Комментируя VIII сонет, Сент-Бёв усмотрел в предпоследней строке неуместность употребления словосочетания "mon desire heur" ("мой миг желанный"), которое, на его взгляд, следовало бы заменить на синонимичное "mon bonheur" ("мое счастье"), "Нельзя не признать, — пишет он, — что в столь отменном сонете... это звучит резковато и неуклюже"[450]. Д. О"Коннор считает, что третья и две конечные строки фонетически небрежны, ибо в них сталкиваются одни и те же гласные, а потому "создается впечатление заикания... шокирующее чувствительный слух"[451]. Он же обращает внимание и на небрежность рифм в XIV и XV сонетах, где рифмуются однокоренные слова, неловкость рифм на наречия в сонетах XX и XXIII, пристрастие к односложным словам, создающим резкость и скачкообразность ритма сонетов VII и VIII, и многое из того, что уже осуждалось литературными вкусами XVI в. С этой точки зрения мы могли бы добавить и "несоответствие" сонетов Лабе еще одному требованию, предъявляемому к этой форме, требованию, которое в XVII в. столь категорично сформулирует Буало в своем "Поэтическом искусстве", запрещая "...qu"im vers faible y put jamais entrer / Ni qu"un mot deja mit osa s"y remonter" ("...чтобы слабый стих в нем не мог бы появиться // Ни чтобы слово, уже употребленное, решилось бы в нем возникнуть вновь"), А именно такие повторы чрезвычайно часты в сонетах Лабе[452]. Но к этим же и многим другим "вольностям" прибегал и Пушкин, чьи немногочисленные сонеты ("Суровый Дант...", "Поэту" ("Мадонна") на удивление "неправильны", если сравнить их с сонетами Сумарокова, Дельвига, Жуковского, Туманского[453]. П. Д. Бутурлин, наш первый переводчик сонетов Эредиа, счел даже, что сонеты Пушкина как бы вовсе и не сонеты, столь много в них отклонений от правил. Ведь такие прекрасные строки пушкинских сонетов, как "Дорогою свободной // Иди, куда влечет тебя свободный ум", "Ты им доволен ли, взыскательный художник? // Доволен..." или "Чистейшей прелести чистейший образец", — это нарочитое пренебрежение к канону неповторяемости значимых слов в этом "стесненном размере".

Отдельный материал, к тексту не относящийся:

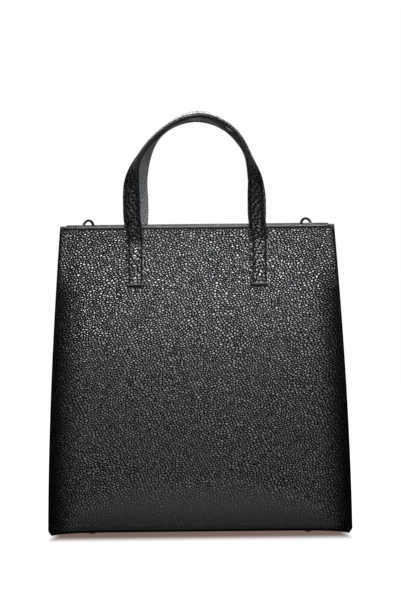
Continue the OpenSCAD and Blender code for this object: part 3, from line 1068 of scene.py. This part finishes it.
def make_handle(side):
    word = "handle_" + SIDE_WORD[side]
    stations = strap_line(side)
    outer = make_strap_layer(word + "_outer", stations, 1, strap_face)
    backing = make_strap_layer(word + "_backing", stations, -1, lambda share: 0.2 * MM * (1 - share * share))
    backing.data.materials[0] = lit_backing_leather
    lines = []
    for share in (-stitch_share, stitch_share):
        lines.append([m + a * share * strap_w / 2 + o * (strap_t / 2 + strap_face(share) + 0.1 * MM)
                      for m, a, o, _ in stations])
    for end in (stations[1], stations[-2]):
        middle, across, out, _ = end
        over = out * (strap_t / 2 + 0.25 * MM)
        lines.append([middle + across * t * strap_w / 2 + over for t in (-0.6, 0, 0.6)])
    thread = stitched(word + "_stitches", lines, pitch=3.0 * MM)
    coat(thread, black_thread)
    belongs(outer, None, [word + "_strap", word + "_end_left", word + "_end_right"])
    belongs(backing, None, [word + "_lining"])
    belongs(thread, None)
    for piece in (outer, backing, thread):
        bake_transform(piece)


# Loops of leather that hold the strap rings

loop_w = 9.5 * MM
loop_t = 1.0 * MM
loop_tail = 18 * MM
bar_r = 1.43 * MM
loop_share = -0.16
loop_stitch_top = 4.5 * MM
loop_stitch_low = loop_tail - 1.5 * MM
tail_steps = 12
bend_steps = 24


def make_ring_loop(sign):
    """A strip folded over the ring's bar, its two tails sewn together on the gusset."""
    name = "ring_loop_" + HAND_WORD[sign]
    joint = joints["ring_%s_swing" % HAND_WORD[sign]]
    origin = Vector(joint["pos_m"])
    across = Vector(joint["axis"])
    below = gusset_at(sign, loop_share, origin.z - loop_tail)
    above = gusset_at(sign, loop_share, origin.z)
    up = above - below
    up = (up - across * up.dot(across)).normalized()
    out = up.cross(across)
    if out.x * sign < 0:
        out = -out
    mid_r = bar_r + loop_t / 2
    profile = []
    for k in range(tail_steps + 1):
        profile.append((-loop_t * 0.55, mix(-loop_tail, -mid_r * 1.3, k / tail_steps)))
    for k in range(1, bend_steps):
        a = math.radians(mix(-150, 150, k / bend_steps))
        profile.append((mid_r * math.sin(a), mid_r * math.cos(a)))
    for k in range(tail_steps + 1):
        profile.append((loop_t * 0.55, mix(-mid_r * 1.3, -loop_tail, k / tail_steps)))
    cols = 12
    run = [0.0]
    for a, b in zip(profile, profile[1:]):
        run.append(run[-1] + math.dist(a, b))

    def place(i, j):
        y, z = profile[j]
        return origin + across * loop_w * (i / cols - 0.5) + out * y + up * z

    piece = grid("leather_" + name, cols, len(profile) - 1, place, lambda i, j: (loop_w * i / cols, run[j]))
    coat(piece, smooth_leather, edge_paint)
    thicken(piece, loop_t * 0.98, offset=0.0, soften=0.2 * MM)
    edit(piece, lambda: bpy.ops.mesh.normals_make_consistent(inside=False))
    shade(piece)
    belongs(piece, nodes=[name])
    face = out * (loop_t * 1.05 + 0.1 * MM)
    lines = []
    for share in (-0.36, 0.36):
        start = origin + across * loop_w * share + face
        lines.append([start - up * loop_stitch_top, start - up * loop_stitch_low])
    for depth in (loop_stitch_top, loop_stitch_low):
        start = origin + face - up * depth
        lines.append([start - across * loop_w * 0.3, start + across * loop_w * 0.3])
    thread = stitched("stitches_" + name, lines, pitch=2.9 * MM)
    belongs(coat(thread, black_thread))


for side in (FRONT, BACK):
    make_panel(side)
    make_facing(side)
    make_panel_lining(side)
    make_handle(side)
for sign in (LEFT, RIGHT):
    make_gusset(sign)
    make_side_lining(sign)
    make_ring_loop(sign)
make_base()
make_base_lining()

# Frame nodes that keep their shape
for name, piece in frame["nodes"].items():
    if name.startswith("foot"):
        coat(piece, foot_metal)
    elif name.startswith(("washer", "snap", "strap_ring")):
        coat(piece, dark_nickel)
    elif name.endswith(("stiffener", "board")):
        coat(piece, fibre_board)


# Floor, light and camera

# Reach of the floor's painted shadow round the bag
shade_half_x = 139 * MM
shade_half_y = 56 * MM
shade_fade = 30 * MM
glossy_floor = 0.45


def make_floor():
    """A white floor with a painted shadow close to the bag, a brownish glow and a darker colour there, and
    dimmer in glossy surfaces.
    """
    bpy.ops.mesh.primitive_plane_add(size=12, location=(0, 0, 0))
    floor = as_object("floor")
    material, tree, shader = principled("floor", (0.1, 0.1, 0.1), 0.6)
    shader.inputs["Specular IOR Level"].default_value = 0.2
    output = tree.nodes["Material Output"]
    path = node(tree, "LightPath").outputs
    mirrored = maths(tree, "MULTIPLY", path["Is Glossy Ray"], glossy_floor)
    seen = maths(tree, "MAXIMUM", path["Is Camera Ray"], mirrored)
    at = node(tree, "SeparateXYZ", {0: node(tree, "TexCoord").outputs["Object"]})
    beyond_x = maths(tree, "SUBTRACT", maths(tree, "ABSOLUTE", at.outputs[0]), shade_half_x)
    beyond_y = maths(tree, "SUBTRACT", maths(tree, "ABSOLUTE", at.outputs[1]), shade_half_y)
    beyond = maths(tree, "MAXIMUM", maths(tree, "MULTIPLY", beyond_x, 2.0), beyond_y)
    far = ramp(tree, maths(tree, "MAXIMUM", beyond, 0.0), 0.0, shade_fade)
    # Painted shadow: near the bag the floor glows brownish instead of white, and its own colour is darker
    painted_shadow_colour = blend_colour(tree, (0.19, 0.135, 0.115), (1.0, 1.0, 1.0), far)
    glow = node(tree, "Emission", {"Color": painted_shadow_colour, "Strength": seen})
    painted_shadow_tint = blend_colour(tree, (0.05, 0.04, 0.035), (0.1, 0.1, 0.1), far)
    tree.links.new(painted_shadow_tint, shader.inputs["Base Color"])
    both = node(tree, "AddShader", {0: shader.outputs[0], 1: glow.outputs[0]})
    tree.links.new(both.outputs[0], output.inputs["Surface"])
    floor.data.materials.append(material)
    floor.select_set(False)


def set_world():
    world = bpy.data.worlds.new("studio")
    bpy.context.scene.world = world
    world.use_nodes = True
    tree = world.node_tree
    back = tree.nodes["Background"]
    path = node(tree, "LightPath")
    colour = blend_colour(tree, (0.93, 0.97, 1.0), (1.0, 1.0, 1.0), path.outputs["Is Camera Ray"])
    tree.links.new(colour, back.inputs["Color"])
    strength = node(tree, "MapRange", {0: path.outputs["Is Camera Ray"], 1: 0.0, 2: 1.0, 3: 0.05, 4: 1.0})
    tree.links.new(strength.outputs[0], back.inputs["Strength"])


def softbox(name, size, place, target, power, spread):
    data = bpy.data.lights.new(name, "AREA")
    data.shape = "RECTANGLE"
    data.size, data.size_y = size
    data.energy = power
    data.spread = math.radians(spread)
    lamp = bpy.data.objects.new(name, data)
    bpy.context.collection.objects.link(lamp)
    lamp.location = place
    lamp.rotation_euler = (Vector(target) - Vector(place)).to_track_quat("-Z", "Y").to_euler()
    return lamp


def set_camera():
    """The photograph's view: a little above the mouth, 1.6 m away, tipped down and turned a little."""
    distance = 1.6
    eye_z = 0.334
    eye_x = 2.6 * MM
    image_h = 601
    horizon_row = 199.9
    pixels_per_metre = 1626
    tilt = math.radians(-0.6)
    data = bpy.data.cameras.new("camera")
    data.sensor_width = 36
    data.lens = data.sensor_width * pixels_per_metre / image_h
    camera = bpy.data.objects.new("camera", data)
    bpy.context.collection.objects.link(camera)
    camera.location = (eye_x, -base_y - distance, eye_z)
    drop = math.atan((image_h / 2 - horizon_row) / pixels_per_metre)
    camera.rotation_euler = Vector((0, math.cos(drop), -math.sin(drop))).to_track_quat("-Z", "Y").to_euler()
    camera.rotation_euler.rotate_axis("Z", tilt)
    bpy.context.scene.camera = camera


make_floor()
set_world()
softbox("key softbox", (0.36, 0.25), (0.06, -0.72, 0.62), (0.02, -0.06, 0.285), 0.38, 34)
softbox("strip softbox", (0.42, 0.06), (0.06, -0.80, 0.50), (0.03, -0.05, 0.256), 0.085, 14)
softbox("back softbox", (1.4, 0.6), (0.0, 1.1, 1.15), (0, 0, 0.35), 13, 120)
softbox("front softbox", (1.0, 0.6), (0.1, -2.3, 1.2), (0, 0, 0.2), 7.5, 180)
softbox("low softbox", (0.9, 0.12), (0.0, -1.12, 0.08), (0, 0, 0.3), 0.25, 180)
set_camera()
bpy.context.scene.view_settings.view_transform = "Standard"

Такого же рода нарочитостью обладают и конечные строки ("ключ" сонета) "Mais pour plus fort contre les fors paroitre" ("Но чтобы более сильным противу сильных стать") IV, "Et d"un dous mal douce fin esperer" ("И от сладостной беды надеяться на сладостный исход") XII сонетов Луизы Лабе

Очевидно, что стяжение одних и тех же слов в одной строке — не простая небрежность, но содержательное поэтическое намерение. Помещение повторов в "кастастрофическом заключительном стихе" (Л. Гроссман) дает им силу предельного лирического напряжения. Столь же содержательны, на наш взгляд, и другие "огрехи" в стихотворениях лионской поэтессы, отмечаемые Сент-Бёвом, Д. О"Коннор и современными критиками, ретроспективно мерившими поэзию Лабе поэтикой Плеяды как наиболее репрезентативной школы французского Возрождения.

Когда Д. О"Коннор, цитируя восторженную оценку стихов Луизы Лабе Э. Фаге, утверждавшим, что они "самые прекрасные любовные стихи в мире"[454], замечает, что, видимо, "он имел в виду скорее их содержание, нежели форму"[455], то, не говоря уже о том, что форма и содержание в истинной поэзии отделимы лишь на уровне абстрактного анализа следует задуматься об эстетическом содержании "небрежностей" Луизы Лабе.

Если, в частности, Луиза Лабе приняла бы предложенную поправку Сент-Бёва и заменила бы "mon desire heur" на "mon bonheur", антитеза слову "malheur" предшествующей строки стала бы более логичной и правильной, но и менее личной и эмоциональной. А если бы в VII и VIII сонетах сгущенность односложных слов была бы "разбавлена" более длинными словами, то исчезло бы "заикание", прерывы в мелодике строфы, исчезла бы и эмфатичность, создаваемая напором односложных слов, эмфатичность, как нельзя лучше передающая состояние "чувства на пределе", составляющее эмоциональную доминанту многих ее стихов[456]. Именно в эти крайние моменты появляется и синтаксическая "небрежность", и сбои ритма, и слова, выпадающие из общего стиля стихотворения[457]. Маркированность "сбоев" в поэзии Лабе и позволяет нам усмотреть в них стилистическую осознанность.